I have a psychological tic which makes me reluctant to use large libraries (like GLib or Boost) in lower-level languages like C and C++. In my mind, I think:
Well, this library has thousands of
man hours put into it, and it’s been
created by people who know a lot more
about the language than I ever will.
Their authors and fans say that
the libraries are fast and reliable,
and the functionality looks really
useful, and it will certainly stop me
from (badly) reinventing wheels.But damn it, I’m never going to use
every function in that library. It’s
too big and it’s probably become bloated
over the years; it’s another ball
and chain my program needs to drag around.
The Torvalds rant (controversial though it is) doesn’t exactly put my heart at ease either.
Is there any basis to my thinking, or am I merely unreasonable and/or ignorant? Even if I only use one or two features of a large library, by linking to that library am I going to incur runtime performance overheads?
I’m sure it depends too on what the specific library is, but I’m generally interested in knowing whether large libraries will, at a technical level, inherently introduce inefficiencies.
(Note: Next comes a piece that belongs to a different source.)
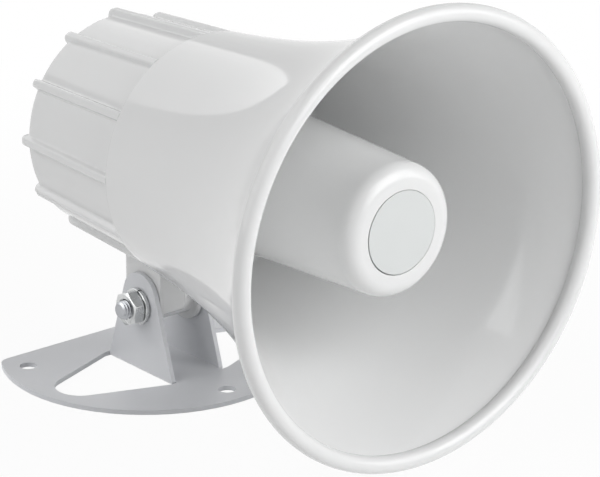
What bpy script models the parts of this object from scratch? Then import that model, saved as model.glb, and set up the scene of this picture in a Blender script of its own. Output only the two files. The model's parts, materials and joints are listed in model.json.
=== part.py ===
"""Small PA horn speaker: a re-entrant horn on a folded steel tilt bracket.

Metres, +Z up. The origin is on the underside of the bracket, straight below the
tilt bolt. The horn faces -Y and tilts about the bolt, which lies along X.

The horn's own pieces are turned about the horn's axis, in a frame whose local Z
runs forward from the bolt's station, so every height given for them is a
distance ahead of the bolt, and local Y points up.
"""

import math

import bmesh
import bpy
from mathutils import Matrix, Vector

MM = 0.001

# Clearances
GAP = 0.3 * MM                    # between pieces that seat on each other
HOLE_PLAY = 0.3 * MM              # round a shank in its hole
WELD = 0.001 * MM                 # merge distance for seams

# Horn flare and rim
RIM_RADIUS = 70.0 * MM
RIM_ROLL = 2.7 * MM               # radius of the rolled lip
RIM_PLANE = 122.0 * MM
COLLAR_RADIUS = 39.2 * MM
COLLAR_EDGE = 0.5 * MM
SEAM = 22.0 * MM                  # joint between the horn and its rear cover
FLARE_LENGTH = 52.5 * MM          # growth length of the exponential flare
BELL_WALL = 2.4 * MM
AXIS_RISE = 54.0 * MM             # horn axis above the tilt bolt

# Bulkhead between the horn and the driver chamber
BULKHEAD_REAR = 25.0 * MM
BULKHEAD_WALL = 2.5 * MM
BULKHEAD_FILLET = 3.0 * MM
POST_LENGTH = 13.0 * MM

# Reflector cup
CUP_SETBACK = 12.2 * MM           # face of the cup behind the lip
CUP_LENGTH = 68.5 * MM
CUP_FRONT_RADIUS = 20.2 * MM
CUP_REAR_RADIUS = 23.3 * MM
CUP_WALL = 2.0 * MM
CUP_EDGE = 6.0 * MM               # rounding of the cup's front edge
CUP_BOSS_RADIUS = 4.6 * MM
CUP_BOSS_LENGTH = 5.7 * MM
DISC_RADIUS = 13.0 * MM
DISC_THICKNESS = 1.2 * MM
DISC_EDGE = 0.25 * MM
HEAD_POCKET_DEPTH = 2.0 * MM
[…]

I’m tired of obsessing and muttering and worrying about this, when I don’t have the technical knowledge to know if I’m right or not.
Please put me out of my misery!
In general, no.
If the library in question doesn’t have a lot of position-independent code, then there will be a start-up cost while the dynamic linker performs relocations on the library when it’s requested. Usually, that’s part of the program’s start-up. There is no run-time performance effect beyond that.
Linkers are also good at removing “dead code” from statically-linked libraries at build time, so any static libraries you use will have minimal size overhead. Performance doesn’t even enter into it.
Frankly, you’re worrying about the wrong things.